The album was recorded live on December 21, 1973, at Howard Stein's Academy of Music in New York City. A sleeper hit, it peaked at No. 26 in the UK and No. 45 on the US Billboard 200 album chart during a 28-week stay before earning Reed's first RIAA gold certification in 1978.

==Background==
Paul Nelson of Rolling Stone magazine was in attendance that night. Writing about Rock 'n' Roll Animal and its sequel, Lou Reed Live, which were both recorded at the same show, he recalled:
As it happens, I had seen Reed and a mediocre pickup band at Lincoln Center some months earlier in his first New York non-Velvets appearance and he was tragic in every sense of the word. So, at the Academy, I didn't expect much and when his new band came out and began to play spectacular, even majestic, rock & roll, management's strategy for the evening became clear: Elevate the erratic and unstable punkiness of the centerpiece into punchy, swaggering grandeur by using the best arrangements, sound and musicians that money could buy; the trimmings, particularly guitarists Dick Wagner and Steve Hunter, were awesome enough so that if Reed were merely competent, the concert would be a success. And it was, as one can judge from the resultant albums. The band does not emulate the violent, hypnotic, dope-trance staccato power and subway lyricism of the Velvet Underground, but rather opts for a hard, clean, clear, near-royal Mott the Hoople/Eric Clapton ("Layla") opulence and Reed sings out most of the songs in his effective street-talk style. Animal, coming first, naturally contains the best performances ("Intro/Sweet Jane", "White Light/White Heat", the first half of "Rock 'n' Roll").

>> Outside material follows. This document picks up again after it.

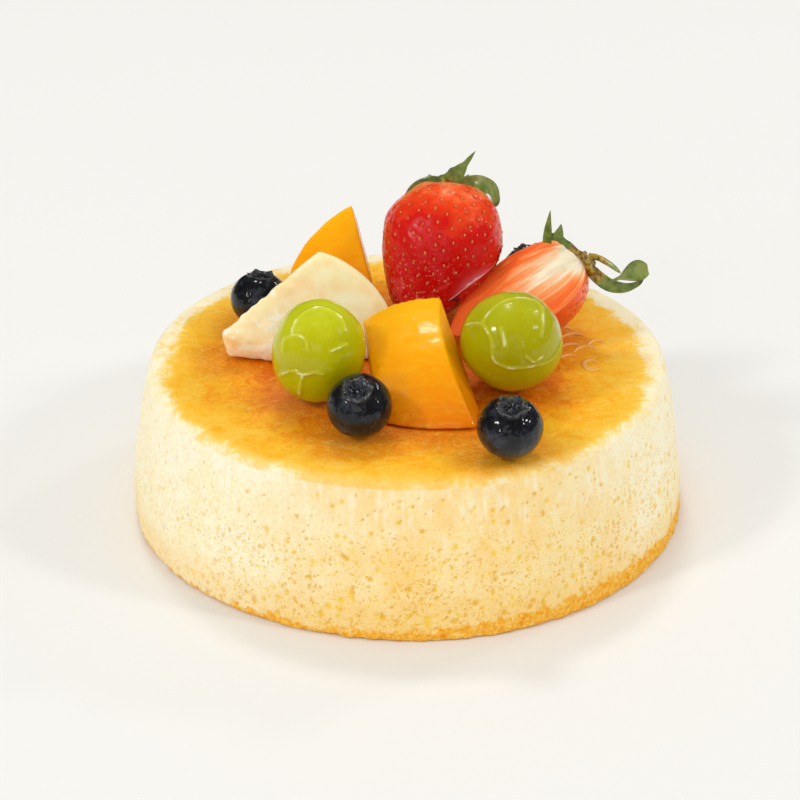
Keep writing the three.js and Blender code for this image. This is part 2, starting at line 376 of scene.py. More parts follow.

==Musical style and reception==

The music of Rock'n'Roll Animal has been described as glam rock, hard rock, and heavy metal. Rolling Stone editor Timothy Ferris described Rock 'n' Roll Animal as "a record to be played loud", continuing: "As background music it isn't much, but powered up on a strong system loud enough to make enemies a quarter-mile away, Rock 'n' Roll Animal... is, well, very fine."

Paul Morley, writing in NME in 1979, said, "Rock 'n' Roll Animal and Lou Reed Live were the ultimate insults, Reed wrecking the rare beauty and affirmation of his greatest songs by turning them into cliché ridden hack heavy metal mutations."

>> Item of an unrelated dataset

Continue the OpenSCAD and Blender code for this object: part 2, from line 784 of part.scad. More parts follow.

Reviewing in Christgau's Record Guide: Rock Albums of the Seventies (1981), Robert Christgau said, "At its best, Reed's live music brings the Velvets into the arena in a clean redefinition of heavy, thrilling without threatening to stupefy. 'Lady Day,' the slow one here, would pass for uptempo at many concerts, the made-in-Detroit guitars of Steve Hunter and Dick Wagner mesh naturally with the unnatural rhythms, and Reed shouts with no sacrifice of wit. I could do without Hunter's showboating 'Introduction,' and I've always had my reservations about 'Heroin,' but this is a live album with a reason for living."

Professional ratings
Review scores
| Source | Rating |
| AllMusic | Star |
| Chicago Tribune | Star Half star |
| Christgau's Record Guide | A− |
| Overdose | A |
| The Rolling Stone Album Guide | Star |
| Spin Alternative Record Guide | 7/10 |
| Uncut | Star |

==Re-releases==
A remastered version was released on CD in 2000. It featured two tracks not included on the original LP or 1990 CD release.

Further excerpts from the same concert were released in 1975 as Lou Reed Live (between the remastered Rock 'n' Roll Animal and Lou Reed Live the entire show has been released, albeit in a different order than the original concert). The stereo mix on Rock 'n' Roll Animal isolates guitarist Steve Hunter on the right channel, and Dick Wagner on the left; this arrangement is reversed on Lou Reed Live.

==Track listing==

Side one
| No. | Title | Writer(s) | Length |
|---|---|---|---|
| 1. | "Intro/Sweet Jane" | Steve Hunter; Reed; | 7:55 |
| 2. | "Heroin" |  | 13:05 |

Side two
| No. | Title | Length |
|---|---|---|
| 3. | "White Light/White Heat" | 5:15 |
| 4. | "Lady Day" | 4:00 |
| 5. | "Rock 'n' Roll" | 10:15 |

Remastered release
| No. | Title | Length |
|---|---|---|
| 1. | "Intro/Sweet Jane" | 7:48 |
| 2. | "Heroin" | 13:12 |
| 3. | "How Do You Think It Feels" | 3:41 |
| 4. | "Caroline Says I" | 4:06 |
| 5. | "White Light/White Heat" | 4:55 |
| 6. | "Lady Day" | 4:05 |
| 7. | "Rock 'n' Roll" | 10:21 |

==Personnel==
Adapted from the Rock 'n' Roll Animal liner notes.
- Lou Reed – vocals
- Steve Hunter – guitar
- Dick Wagner – guitar
- Prakash John – bass
- Pentti "Whitey" Glan – drums
- Ray Colcord – keyboards

Production
- Steve Katz – producer
- Lou Reed – producer
- Gus Mossler – engineer
- Bruce Somerfeld – production assistance
- Ralph Moss – production assistance
- Acy Lehman – art direction
- DeWayne Dalrymple – photography

==Charts==

| Chart (1974) | Peak position |
|---|---|
| Australian Albums (Kent Music Report) | 20 |
| UK Albums (OCC) | 26 |
| US Billboard 200 | 45 |

==Certifications==

| Region | Certification | Certified units/sales |
| France (SNEP) | Gold | 100,000^{*} |
| United States (RIAA) | Gold | 500,000^{^} |
^{*} Sales figures based on certification alone. ^{^} Shipments figures based on certification alone.